Following week, I show up with a couple of Scottish mates who played Junior back in the day,
In their late thirties, but still pretty fit
As well as I had brought a box of Navy blue t shirts, with Scotland on the front and 'My two favourite teams are Scotland...and whoever England is playing..." on the back
Handed them out to all the boys on our team
You could just feel the blood rising as they put them on ;-)
Wee team talk prior 'A la Braveheart'
The Canadians played hockey so didn't mind the rough stuff, they were told who to mark and I said..."Win the first tackle, go in hard, no prisoners..."
They were up for it
I said "The wee guy over there...he's mine" One big Jozo tackle and the boy never looked for the ball again ;P
It was a fun night, as we hammered them, they never got a sniff and over the next 7-8 weeks, we beat them every game
Some of their 'superstars' stopped coming out, wonder why ?
Their 'team' wouldn't even come for a beer to the pub afterwards GIRFUY
The Canadian boys loved it and said "Man, that was so good beating those bastards"
Ha Ha
The fire burns deep at times, especially when they're taking the piss and I will gladly watch England lose to anyone, at anything
Nice wee memory jog there
Mon the Scotland !!!
HH
Anyone but England DILLIGAF ??
 
Pure Scottish is slaggin the English in England.

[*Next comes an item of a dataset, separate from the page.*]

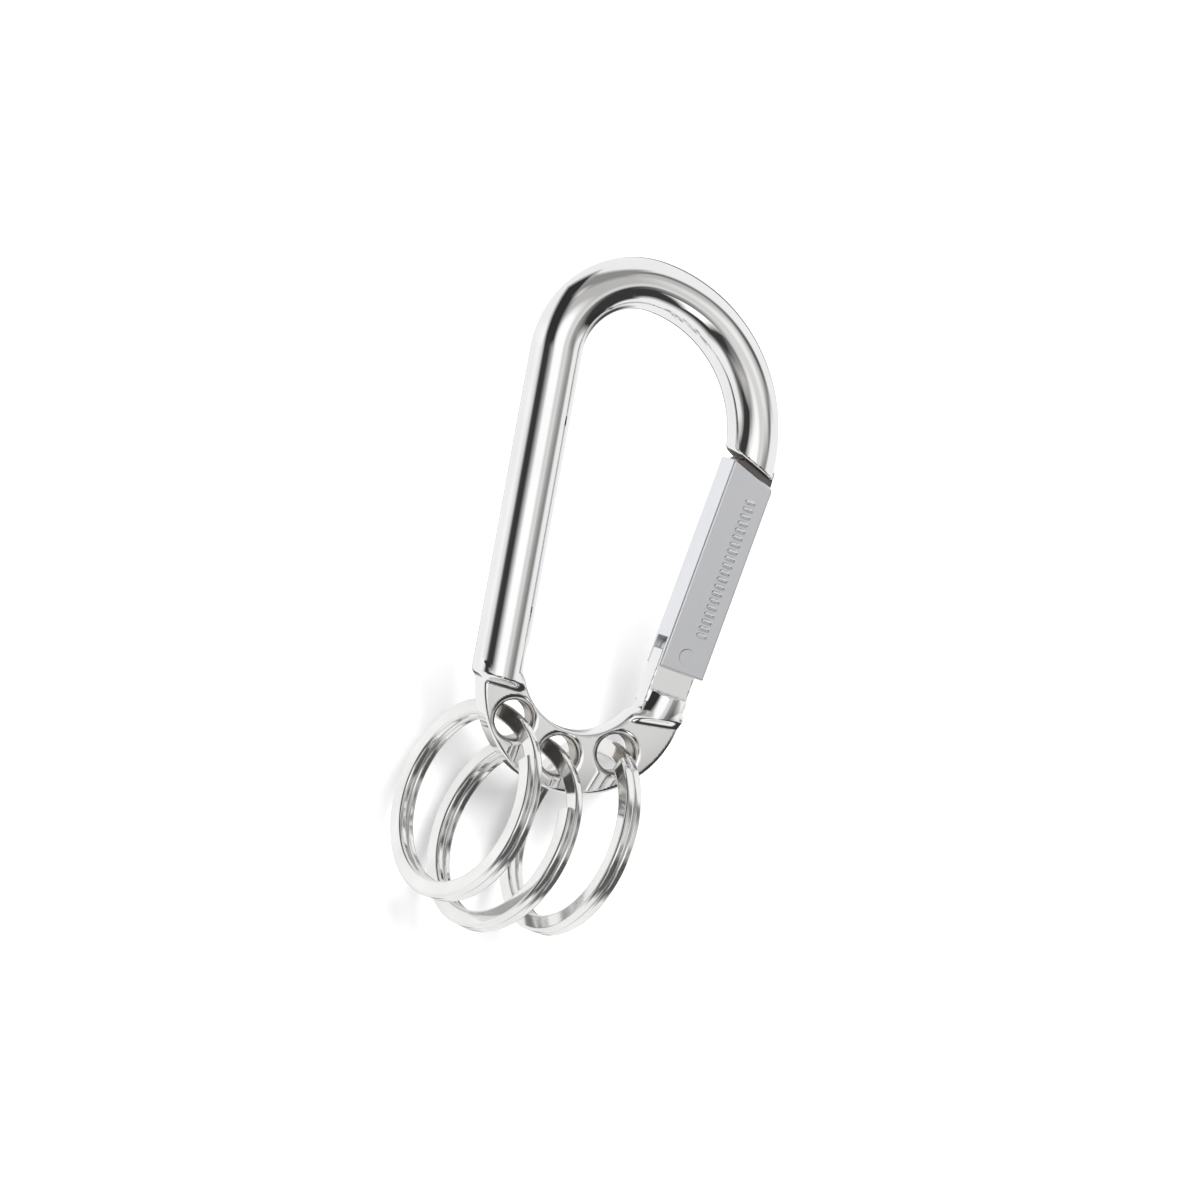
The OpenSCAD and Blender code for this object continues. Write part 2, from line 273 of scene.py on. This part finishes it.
def gate_shape(p):
    """Signed distance to the gate, on its own axis, in millimetres."""
    lx, ly, lz = p
    face = GATE_DEPTH / 2
    body = box2(lx, ly, -GATE_W / 2, GATE_W / 2, -face, face, GATE_ROUND)
    body = round_max(body, slant(lx, lz, 0), GATE_TOP_ROUND)
    body = round_max(body, GATE_FOOT - lz, GATE_FOOT_ROUND)

    # The ticks on the front, each a short bar with round ends
    half_len, half_wide = TICK_SIZE
    ticks = np.full(lx.shape, FAR)
    for i in range(TICK_COUNT):
        middle = TICK_LOW + (i + 0.5) * TICK_PITCH
        past_end = np.maximum(np.abs(lx - TICK_X) - half_len + half_wide, 0)
        ticks = np.minimum(ticks, np.hypot(past_end, lz - middle) - half_wide)
    ticks = round_max(ticks, np.abs(ly) - face - TICK_RISE, TICK_ROUND)
    body = round_min(body, np.maximum(ticks, ly), TICK_FILLET)

    # The slots for the nose tongue and for the hinge tongue
    across = np.abs(ly) - (face - GATE_WALL)
    sideways = np.maximum(across, -GATE_W / 2 + GATE_WALL - lx)
    top_slot = np.maximum(sideways, TOP_SLOT_FLOOR - lz)
    hinge_slot = np.maximum(sideways, lz - HINGE_SLOT_TOP)
    web_slot = np.maximum(across, lz - WEB_FOOT)
    body = round_max(body, -top_slot, SLOT_ROUND)
    body = round_max(body, -np.minimum(hinge_slot, web_slot), SLOT_ROUND)

    # A shallow dimple over the pin, deeper on its left, and the pin's bore behind it
    from_pin = np.hypot(lx, lz - PIN_Z)
    dimple = np.maximum(from_pin - DIMPLE_R, ly + face - DIMPLE_DEPTH * (1 - lx / DIMPLE_R) / 2)
    body = round_max(body, -dimple, DIMPLE_ROUND)
    skin = ly < DIMPLE_DEPTH + PIN_SKIN - face
    return np.maximum(body, np.where(skin, DEEP, PIN_R - from_pin))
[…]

Its a bottle of ginger. Pop sounds fuckin gay as fuck as does popsicle’s. Its a fuckin icepole.
 
Need to check your P Correctness, i though otherwise today about saying Peter the dutch lad had to get his finger out the dikes hole.


Ah yeah it is. I see where your going.

Dyke.

No offence intended to gay people.

Perhaps should have said pop sounds weak but gay as fuck gets my thoughts on how it sounds better for me.
 
What a crackin day i’ve had today. Everyones wiz lovin my lips. Had to say easy tiger a few times grrr ???. In my wee pal was in tears lol whilst a few are looking forward to the banter bus kickin on.

But i have a new boss, might need to break her in gently to the mayhem about to hit ???